Work denied my leave for the month of June. I hope it was just a supervisor denying it by mistake, because most of them (and the boss) know I haven't yet returned to work. It's not the end of the world if I do go back then but I need to confirm which days they'll schedule me and somehow find £350 for child care up front.

I finished my £100 baby food study (phew) and it was actually enough effort to make the amount of cash seem appropriate. Now for the money to come my way quickly, please!

Roast chicken for dinner. I'm trying to empty my freezer because there's loads in there, I've just been too picky for too long.

Monday, 3 March 2025

I Just Gotta Letterrrr

....from Debt Charity, about that hold message on Overdraft Bank. It states the bank can't find account number 1234 5687, making the problem obvious, two of the digits are back-to-front. I have emailed them asking for the correction, since their DIY instructions don't work, but I thoroughly expect them to blab on about phoning them again and that's not happening.
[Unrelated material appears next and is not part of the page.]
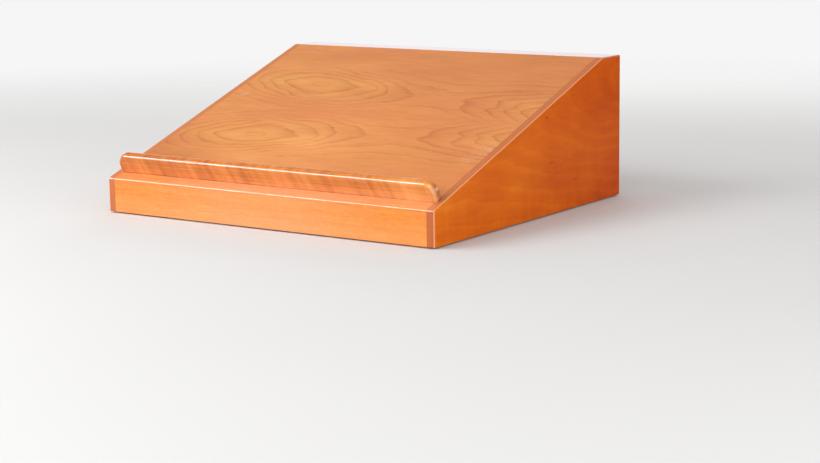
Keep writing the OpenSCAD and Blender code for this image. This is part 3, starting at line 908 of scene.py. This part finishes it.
def set_studio():
    """Plain pale surroundings and soft light."""
    bpy.context.scene.view_settings.view_transform = "Standard"
    set_world()
    set_floor()
    # These light the object but don't show in its polish
    for name, direction, width, height, power in PANELS:
        soft_light(name, direction, width, height, power).visible_glossy = False
    # These only show as highlights, on the front arrises, the sloping ones and the stop's end
    for name, direction, width, height, power in STRIPS:
        strip = soft_light(name, direction, width, height, power)
        strip.data.color = STRIP_COLOUR
        strip.visible_diffuse = False


# ---- Build ----

set_camera()
set_studio()

straight = straight_board("cherry_board_lacquered", BOARD_TONES, 1.0, bevel_sheen=0.07)
edge_upright = lipping("cherry_lipping_upright", UPRIGHT, 2.0, left_tone=0.64, right_tone=0.56)
edge_level = lipping("cherry_lipping_level", ALONG, 3.0, left_tone=0.82, right_tone=0.72)
edges = {"front": edge_upright, "slope": edge_level, "crest": edge_level, "back": edge_upright}
side = side_veneer()
side_pieces(1, "right", side, edges)
side_pieces(-1, "left", side, edges)
front_piece(straight)

leaves = reading_veneer()
leaf_piece("lower_leaf", "lower_veneer_leaf", leaves, (SEAM, UP_SLOPE))
leaf_piece("upper_leaf", "upper_veneer_leaf", leaves, (SEAM, -UP_SLOPE), (RIDGE, MITRE))
crest_piece(straight_board("cherry_crest_lacquered", CREST_TONES, 4.0))
stop_piece(stop_board())

paint(back_veneer(), "back_veneer")
paint(plywood("birch_plywood_sides", ON_SIDE, -OUTER_X), "left_side_core", "right_side_core")
paint(plywood("birch_plywood_panel", ON_SLOPE, RIDGE.dot(OUT_OF_SLOPE)), "reading_panel_core")
paint(plywood("birch_plywood_back", ON_BACK, -BACK_Y), "back_panel_core")
paint(raw_wood("planed_poplar_across", ACROSS, POPLAR, 5.0),
      "front_cleat", "ridge_cleat", "rear_cleat")
paint(raw_wood("planed_poplar_lengthways", ALONG, POPLAR, 6.0), "left_cleat", "right_cleat")
corners = ["front_left", "front_right", "rear_left", "rear_right"]
paint(raw_wood("planed_poplar_upright", UPRIGHT, POPLAR, 7.0), *[f"{c}_block" for c in corners])
paint(raw_wood("turned_beech", ACROSS, BEECH, 8.0),
      "front_board_dowels", "crest_board_dowels", "back_panel_dowels")
paint(zinc_screw(), "stop_screws", "front_cleat_screws", "side_cleat_screws",
      "reading_panel_screws", "rear_cleat_screws", "crest_screws")
paint(felt(), *[f"{c}_pad" for c in corners])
I managed to take two bags of stuff to the baby bank (I forgot about the bagful already in my car 🤦🏻‍♀️) and I was hoping to find certain things... walking shoes, socks, vests, and toy cars without small pieces. I went home with wellies which light up, Christmas socks, canvas sandals, two vests and a rubber ball. Not a terrible result and Little X is obsessed with the ball! Oh and I got the most gorgeous little walking boots.

Currently awaiting a £35 payout from TopCashBack 👏

I'm finding Sundays a real drag because there is no chance of any letters in the mail. Imagine that, wanting to get mail. I think I am just impatient for news because it makes me feel informed?

PS I cleaned the wellies and now the lights don't work. Not too bothered though, I would rather Little Miss Wobbly Walker didn't have her eyes transfixed on her feet.